L’endroit est immense. Il y a de l’espace pour 138 corps. À la morgue de Québec, on en compte plutôt 15. C’est parce que tout ce qui est d’ordre médical passe par ici. Le cadavre le plus vieux de l’endroit est arrivé en 2015. Pour des raisons d’ordre confidentiel, on ne peut toujours pas le mettre en terre. Autrement, la loi prévoit qu’on peut disposer d’un corps trente jours après son décès. Reste qu’il est plutôt rare que les démarches soient d’aussi courte durée.

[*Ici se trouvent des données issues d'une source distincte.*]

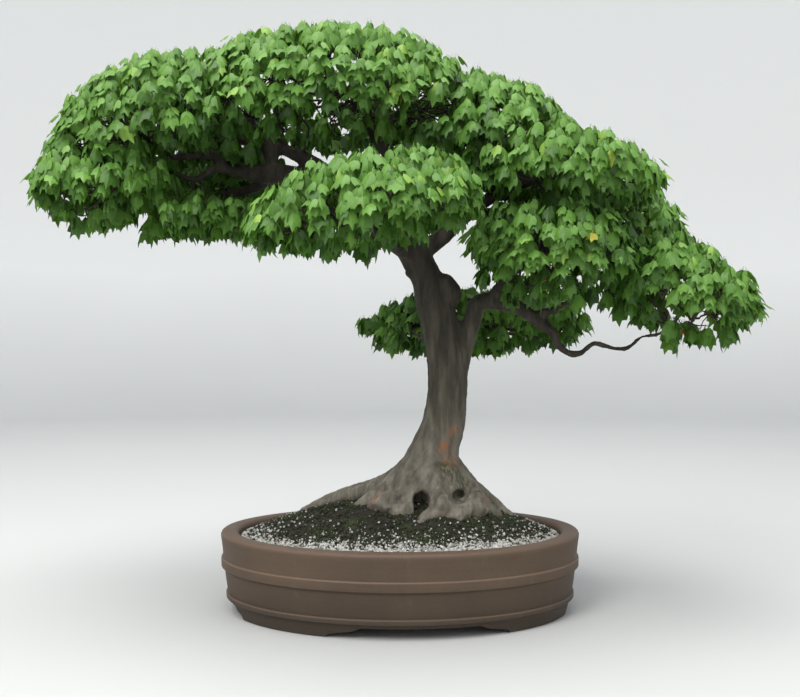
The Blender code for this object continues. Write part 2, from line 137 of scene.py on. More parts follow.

En revenant vers la sortie, Sylvain Gallant ouvre une grande armoire de métal et me laisse voir l’ossuaire où sont déposés des crânes et d’autres os en attente d’identification. Il me parle de l’importance de la dignité, du respect offert à chacun, peu importe le contexte du décès.
Puis, deux hommes vêtus d’un habit chic entrent dans la morgue. Ce sont les employés d’une maison funéraire.
« Ils s’en viennent chercher un corps. Un corps identifié et réclamé », me glisse Sylvain Gallant.
« C’est bien, ça va me permettre de terminer le reportage avec un élan d’espoir », que je lui réponds en souriant tristement.